▶ [DATA]:

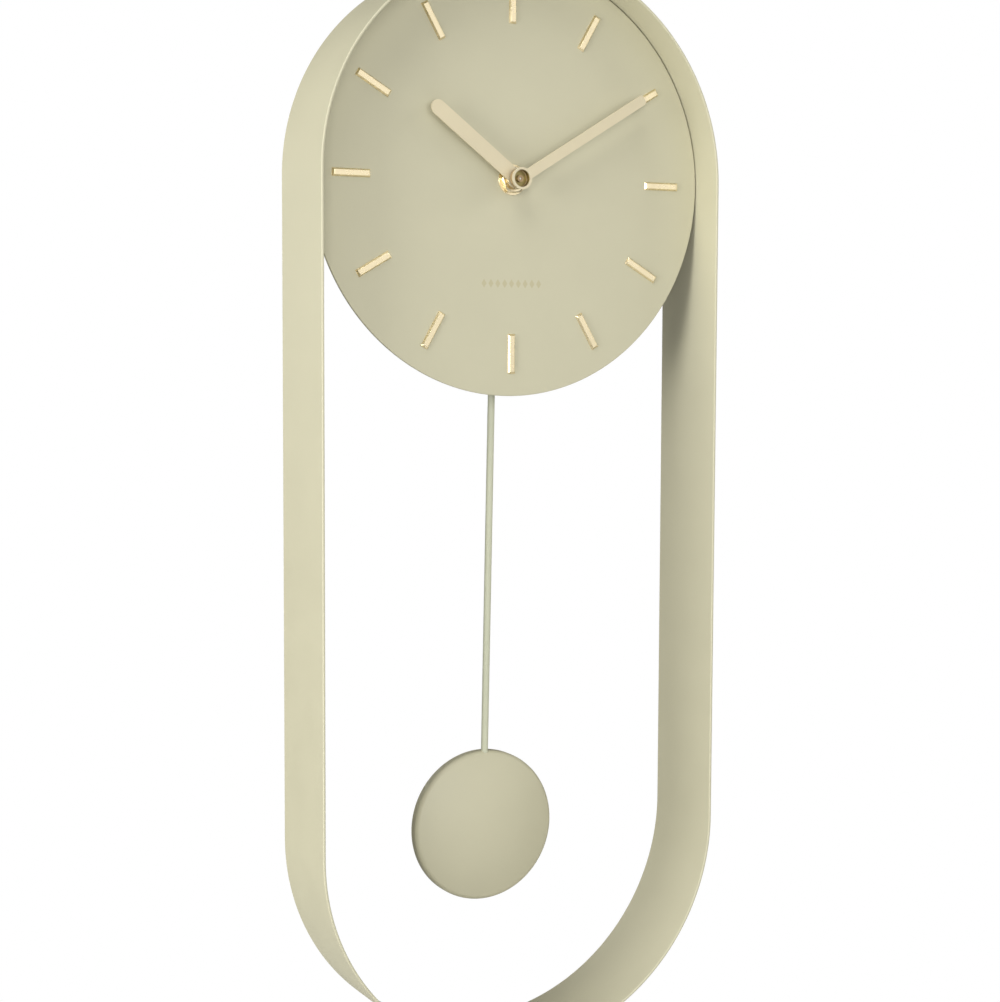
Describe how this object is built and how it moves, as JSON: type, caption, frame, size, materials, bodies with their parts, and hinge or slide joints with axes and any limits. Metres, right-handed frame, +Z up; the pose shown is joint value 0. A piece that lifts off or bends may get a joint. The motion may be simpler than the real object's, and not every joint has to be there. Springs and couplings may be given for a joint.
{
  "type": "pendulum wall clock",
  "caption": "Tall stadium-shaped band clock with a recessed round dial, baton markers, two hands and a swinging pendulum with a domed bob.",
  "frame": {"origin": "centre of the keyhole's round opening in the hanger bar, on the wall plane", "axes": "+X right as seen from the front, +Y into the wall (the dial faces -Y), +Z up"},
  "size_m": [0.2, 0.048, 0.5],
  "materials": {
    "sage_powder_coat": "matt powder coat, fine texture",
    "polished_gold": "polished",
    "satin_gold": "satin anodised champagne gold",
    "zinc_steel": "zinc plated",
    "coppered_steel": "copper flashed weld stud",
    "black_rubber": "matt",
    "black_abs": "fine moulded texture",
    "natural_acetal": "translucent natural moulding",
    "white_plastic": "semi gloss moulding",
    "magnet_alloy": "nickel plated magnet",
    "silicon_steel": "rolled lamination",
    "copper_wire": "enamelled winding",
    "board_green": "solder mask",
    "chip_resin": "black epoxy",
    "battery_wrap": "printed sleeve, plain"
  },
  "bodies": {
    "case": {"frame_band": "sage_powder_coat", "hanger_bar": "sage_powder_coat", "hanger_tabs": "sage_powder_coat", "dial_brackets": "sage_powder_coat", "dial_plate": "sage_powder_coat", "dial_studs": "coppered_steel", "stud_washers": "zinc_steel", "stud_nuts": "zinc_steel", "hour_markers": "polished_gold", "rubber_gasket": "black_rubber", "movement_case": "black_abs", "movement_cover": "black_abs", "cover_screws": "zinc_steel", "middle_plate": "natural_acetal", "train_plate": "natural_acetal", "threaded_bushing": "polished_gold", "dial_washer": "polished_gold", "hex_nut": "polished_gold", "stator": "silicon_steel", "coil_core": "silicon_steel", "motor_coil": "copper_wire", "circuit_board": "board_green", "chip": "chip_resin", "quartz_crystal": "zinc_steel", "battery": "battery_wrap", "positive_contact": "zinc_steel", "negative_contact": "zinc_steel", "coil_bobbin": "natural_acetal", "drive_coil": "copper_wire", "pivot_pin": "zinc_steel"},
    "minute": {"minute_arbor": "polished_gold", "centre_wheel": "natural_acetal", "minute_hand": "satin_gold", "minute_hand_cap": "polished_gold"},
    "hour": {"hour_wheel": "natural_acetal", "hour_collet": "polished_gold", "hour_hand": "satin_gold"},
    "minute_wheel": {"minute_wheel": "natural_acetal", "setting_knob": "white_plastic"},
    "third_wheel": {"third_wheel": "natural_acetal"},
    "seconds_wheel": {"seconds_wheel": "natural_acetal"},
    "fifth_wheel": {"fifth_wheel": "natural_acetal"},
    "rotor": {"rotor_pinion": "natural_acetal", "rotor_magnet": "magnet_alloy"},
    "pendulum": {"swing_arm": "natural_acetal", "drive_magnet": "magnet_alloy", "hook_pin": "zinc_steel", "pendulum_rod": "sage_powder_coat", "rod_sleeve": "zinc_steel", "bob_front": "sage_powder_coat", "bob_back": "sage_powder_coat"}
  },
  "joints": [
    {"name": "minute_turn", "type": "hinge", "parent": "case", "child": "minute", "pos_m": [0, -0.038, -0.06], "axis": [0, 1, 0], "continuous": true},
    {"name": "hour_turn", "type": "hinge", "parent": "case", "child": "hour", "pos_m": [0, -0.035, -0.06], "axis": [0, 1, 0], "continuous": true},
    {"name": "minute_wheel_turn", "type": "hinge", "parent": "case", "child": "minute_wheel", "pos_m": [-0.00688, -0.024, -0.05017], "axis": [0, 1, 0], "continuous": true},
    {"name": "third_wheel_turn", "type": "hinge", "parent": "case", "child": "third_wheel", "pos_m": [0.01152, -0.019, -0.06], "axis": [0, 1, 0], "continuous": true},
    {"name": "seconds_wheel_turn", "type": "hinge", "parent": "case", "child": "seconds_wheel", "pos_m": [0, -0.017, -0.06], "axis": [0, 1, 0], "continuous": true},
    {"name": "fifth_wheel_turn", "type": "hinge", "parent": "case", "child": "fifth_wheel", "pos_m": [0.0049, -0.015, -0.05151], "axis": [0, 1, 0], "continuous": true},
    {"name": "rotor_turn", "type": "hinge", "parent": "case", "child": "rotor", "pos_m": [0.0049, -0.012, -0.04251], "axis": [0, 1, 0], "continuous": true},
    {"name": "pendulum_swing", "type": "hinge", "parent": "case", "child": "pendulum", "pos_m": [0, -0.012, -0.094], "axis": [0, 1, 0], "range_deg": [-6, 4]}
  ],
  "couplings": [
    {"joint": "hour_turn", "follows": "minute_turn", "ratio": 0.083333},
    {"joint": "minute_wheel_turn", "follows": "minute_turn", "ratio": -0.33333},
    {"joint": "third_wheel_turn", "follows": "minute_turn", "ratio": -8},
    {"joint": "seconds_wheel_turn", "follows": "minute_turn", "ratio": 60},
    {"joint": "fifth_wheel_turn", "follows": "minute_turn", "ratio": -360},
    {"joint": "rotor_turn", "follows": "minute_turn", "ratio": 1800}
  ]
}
--
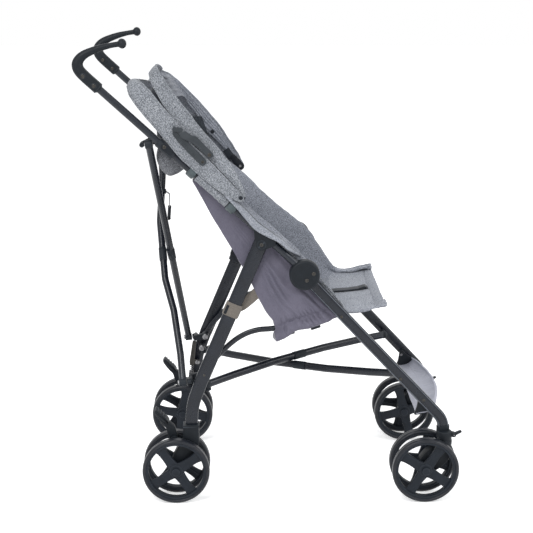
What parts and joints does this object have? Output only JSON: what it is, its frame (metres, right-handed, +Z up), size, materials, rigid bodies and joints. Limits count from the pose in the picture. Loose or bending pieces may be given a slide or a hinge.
* * *
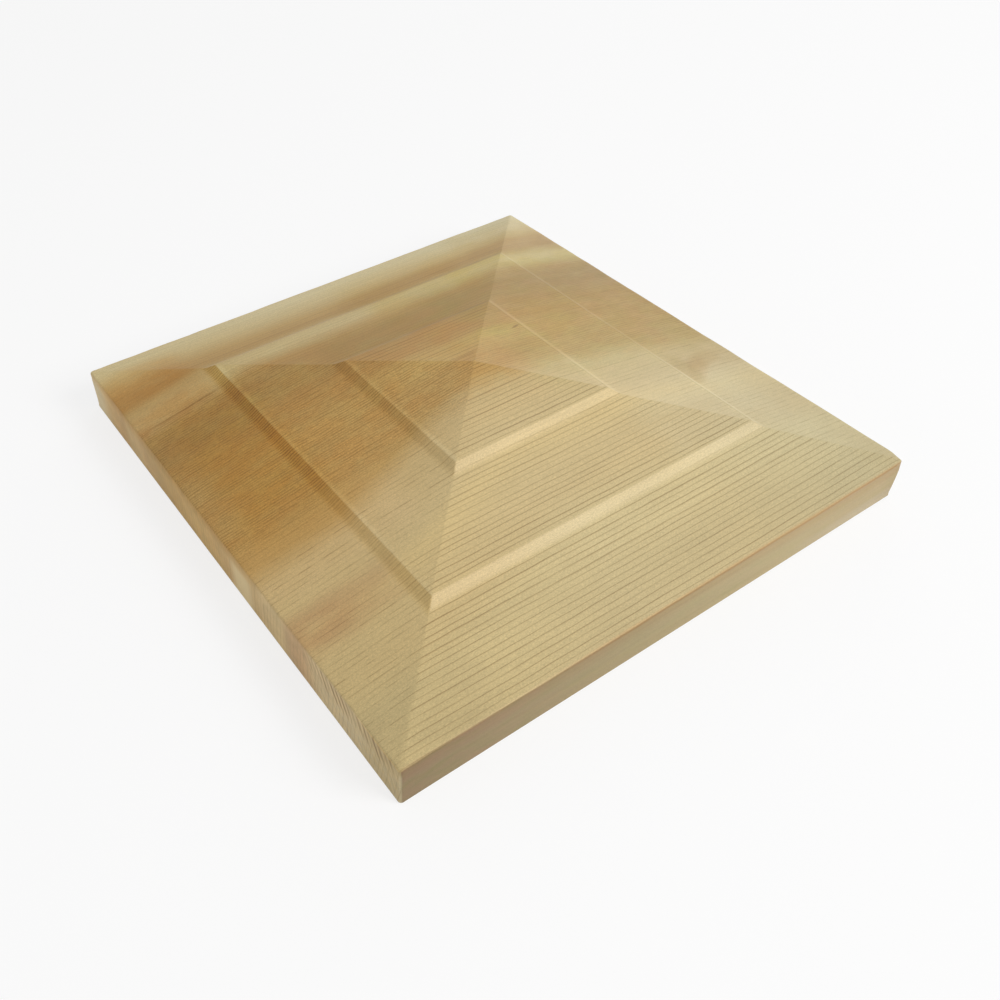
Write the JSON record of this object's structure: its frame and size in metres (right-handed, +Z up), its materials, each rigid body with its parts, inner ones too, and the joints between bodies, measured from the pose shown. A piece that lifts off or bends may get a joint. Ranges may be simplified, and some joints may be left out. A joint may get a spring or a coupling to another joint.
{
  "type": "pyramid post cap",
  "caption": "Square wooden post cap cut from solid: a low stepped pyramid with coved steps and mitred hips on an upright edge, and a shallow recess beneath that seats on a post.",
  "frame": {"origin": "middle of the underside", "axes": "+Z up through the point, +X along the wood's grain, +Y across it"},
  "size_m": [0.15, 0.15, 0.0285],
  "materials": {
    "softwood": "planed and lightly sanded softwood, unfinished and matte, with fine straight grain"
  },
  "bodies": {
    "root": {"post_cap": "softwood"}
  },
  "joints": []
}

▶ [WORK REQUIRED]:
Work out how many lines in the entries hold the string "bends". Your answer should consist solely of that number.

▶ [SOLUTION TO THIS PROBLEM]:
2